Sorry, but this is not correct...well, kind of. It's true for the exact center of the reticle assuming that's where you zeroed to. But as soon as you move off that point, the POI will shift relative to the axis of the bore. Dial the scope up or down, or use the BDC marks and your shots will not hit where they should. It may or may not matter depending largely on the distance you are shooting and how important accucracy is to you. In the deer woods at 100yds, you're probably  not going to notice it. Stretch that out to 600yds and it might result in a miss or wounded animal.


----------



## Jester896 (Nov 27, 2020)

nmurph said:


> Stretch that out to 600yds and it might result in a miss or wounded animal.

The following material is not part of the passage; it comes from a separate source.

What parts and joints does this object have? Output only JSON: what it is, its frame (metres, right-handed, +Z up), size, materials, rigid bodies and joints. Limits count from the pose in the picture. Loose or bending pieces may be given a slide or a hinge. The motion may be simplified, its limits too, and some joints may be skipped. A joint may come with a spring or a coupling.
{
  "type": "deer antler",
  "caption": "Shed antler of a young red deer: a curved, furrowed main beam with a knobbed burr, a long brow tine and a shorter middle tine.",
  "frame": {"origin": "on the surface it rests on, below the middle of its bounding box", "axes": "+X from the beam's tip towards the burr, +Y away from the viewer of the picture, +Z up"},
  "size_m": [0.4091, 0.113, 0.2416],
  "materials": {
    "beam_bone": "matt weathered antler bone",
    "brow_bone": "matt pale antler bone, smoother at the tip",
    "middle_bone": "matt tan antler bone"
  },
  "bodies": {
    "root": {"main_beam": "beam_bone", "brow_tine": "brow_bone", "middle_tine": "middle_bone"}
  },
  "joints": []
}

I'm not so sure it wouldn't at 3 or 400


----------



## CaptKeith (Nov 27, 2020)

nmurph said:


> Sorry, but this is not correct...well, kind of. It's true for the exact center of the reticle assuming that's where you zeroed to. But as soon as you move off that point, the POI will shift relative to the axis of the bore. Dial the scope up or down, or use the BDC marks and your shots will not hit where they should. It may or may not matter depending largely on the distance you are shooting and how important accucracy is to you. In the deer woods at 100yds, you're probably  not going to notice it. Stretch that out to 600yds and it might result in a miss or wounded animal.

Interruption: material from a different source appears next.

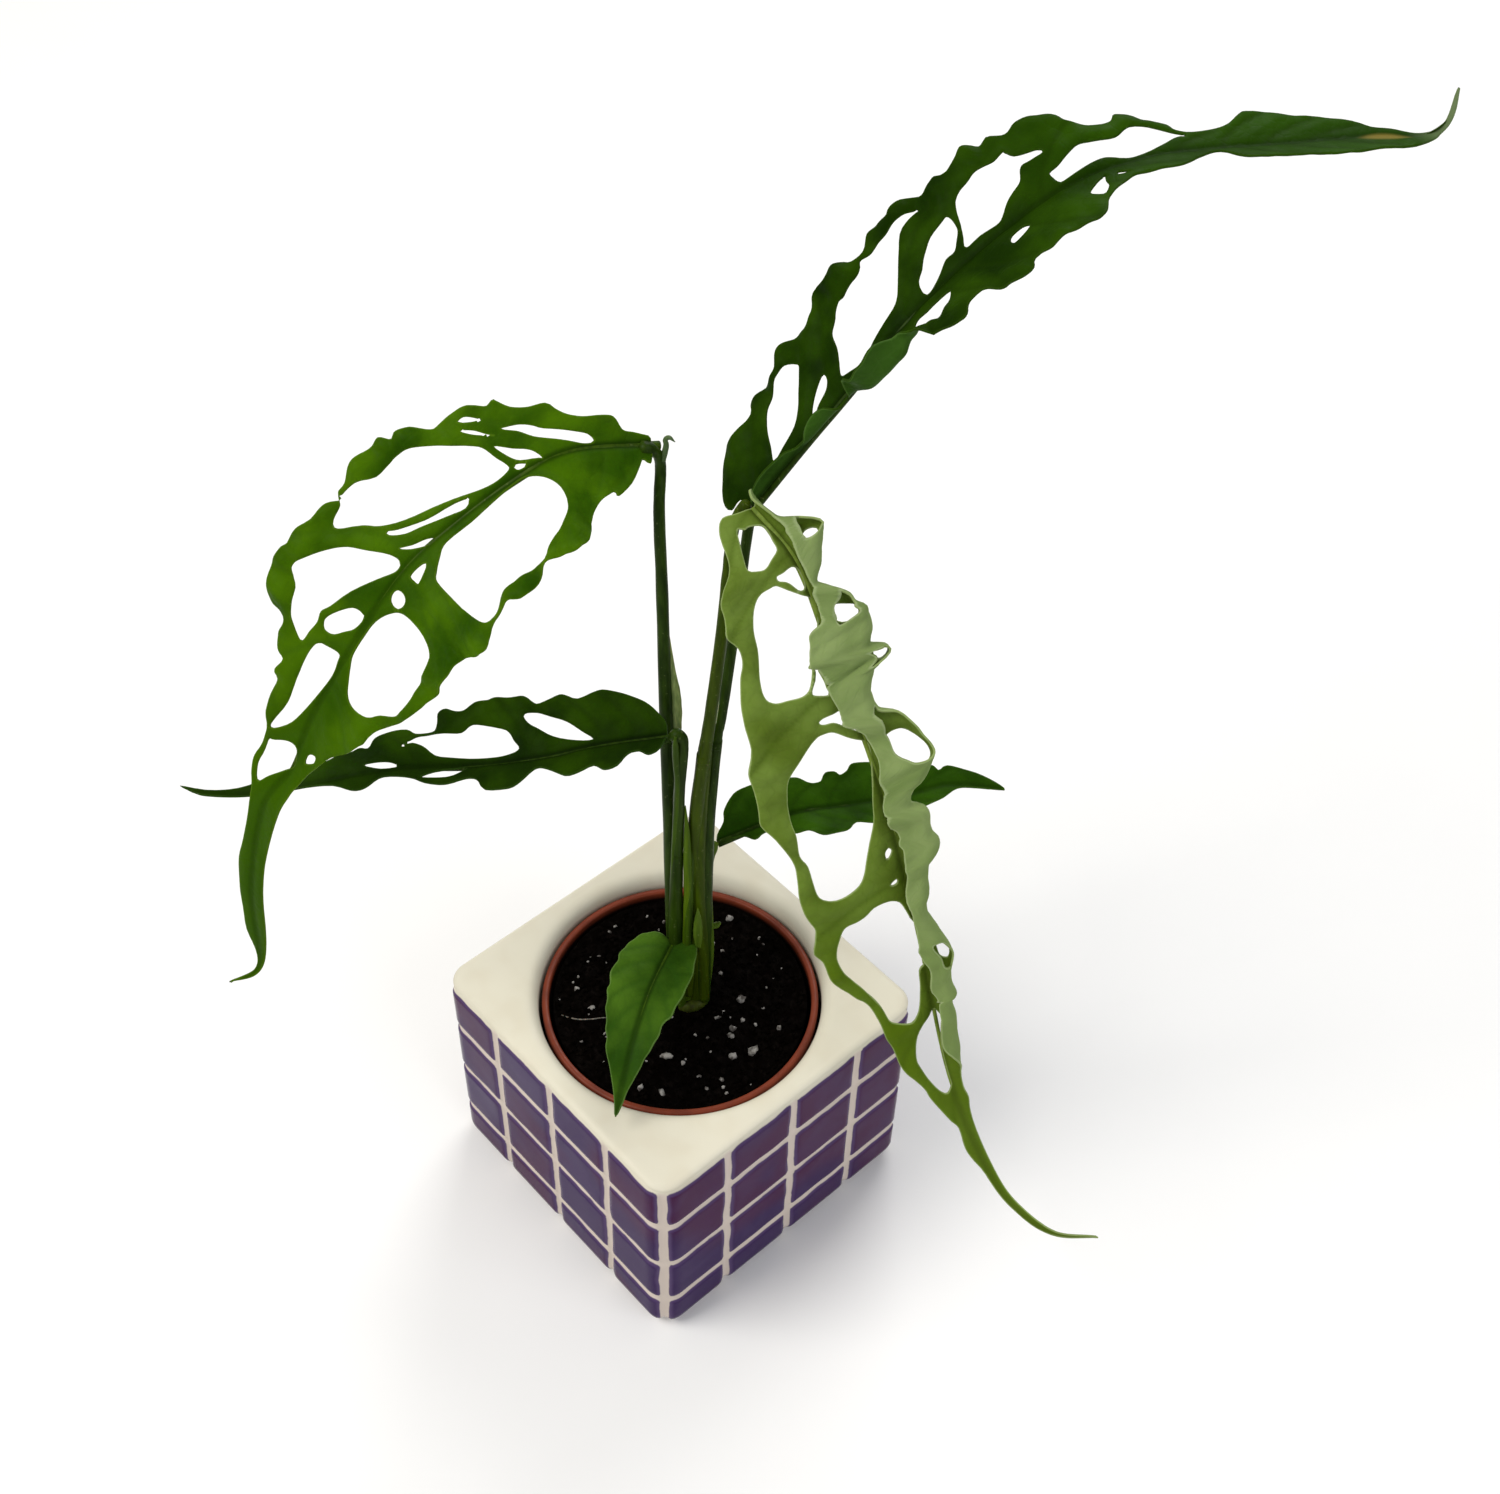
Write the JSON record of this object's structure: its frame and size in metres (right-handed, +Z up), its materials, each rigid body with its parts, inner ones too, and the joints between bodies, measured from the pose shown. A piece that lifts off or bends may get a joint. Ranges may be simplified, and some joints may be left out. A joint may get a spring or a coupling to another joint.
{
  "type": "potted monstera obliqua peru",
  "caption": "Leafy aroid house plant with window-holed leaves on thin stalks, in a nursery pot of soil standing in a glazed cube planter with tiled sides.",
  "frame": {"origin": "centre of the planter's underside", "axes": "+Z up; the planter's sides face +X, -X, +Y and -Y, and the corner between +X and -Y faces the viewer"},
  "size_m": [0.1859, 0.2482, 0.2565],
  "materials": {
    "glazed_ceramic": "cream glaze with raised purple glazed tiles in grout lines",
    "pot_plastic": "terracotta-brown moulded plastic",
    "soil": "moist dark potting mix with perlite grains",
    "stalk": "smooth green stalk, satin",
    "dry_sheath": "thin pale sheath",
    "leaf_dark": "glossy dark green leaf",
    "leaf_olive": "satin olive green leaf, pale underside"
  },
  "bodies": {
    "root": {"ceramic_planter": "glazed_ceramic", "nursery_pot": "pot_plastic", "potting_mix": "soil", "stem_crown": "stalk", "petiole_upper_left": "stalk", "petiole_upper_right": "stalk", "petiole_hanging": "stalk", "petiole_lower_left": "stalk", "petiole_back": "stalk", "petiole_front": "stalk", "sheath_left": "dry_sheath", "sheath_bud": "stalk", "leaf_upper_right": "leaf_dark", "leaf_upper_left": "leaf_dark", "leaf_lower_left": "leaf_dark", "leaf_back": "leaf_dark", "leaf_hanging": "leaf_olive", "leaf_front": "leaf_olive"}
  },
  "joints": []
}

I can see how that works, thanks!


----------



## CaptKeith (Nov 28, 2020)

nmurph said:


> Sorry, but this is not correct...well, kind of. It's true for the exact center of the reticle assuming that's where you zeroed to. But as soon as you move off that point, the POI will shift relative to the axis of the bore. Dial the scope up or down, or use the BDC marks and your shots will not hit where they should. It may or may not matter depending largely on the distance you are shooting and how important accucracy is to you. In the deer woods at 100yds, you're probably  not going to notice it. Stretch that out to 600yds and it might result in a miss or wounded animal.





Jester896 said:


> I'm not so sure it wouldn't at 3 or 400



Murph and Jester, I’ve been thinking about this, and I think I’m going to stick with my original assumption, but would like your thoughts on why I may be wrong.  Her are my thoughts:  My body is not quite the same as yours, amd I might naturally cant the gun slightly more than you.  If I make my reticule vertical to my cant, then as long as I go vertical along the line of my reticule it will stay on out to as far as the gun will shoot.  In other words, I can cant my reticule all I want, even stupidly crooked, and as long as I hold the gun in an attitude of vertical reticule, then it will be accurate all the way out.  Where you can get in trouble is when the reticule is crooked when you hold the gun, then as you raise the gun for different ranges your center moves, causing a miss. Bottom line is that the reticule must be vertical to the shooter and how the shooter raises for range, not to some particular part of the gun.


----------



## Jester896 (Nov 28, 2020)

you can do it any way you would like.

I believe it is a flaw in the way you mount the rifle.  It reminds me of my friend that is left handed and buys right hand rifles.  They don't fit him and he has to cant the scope to compensate.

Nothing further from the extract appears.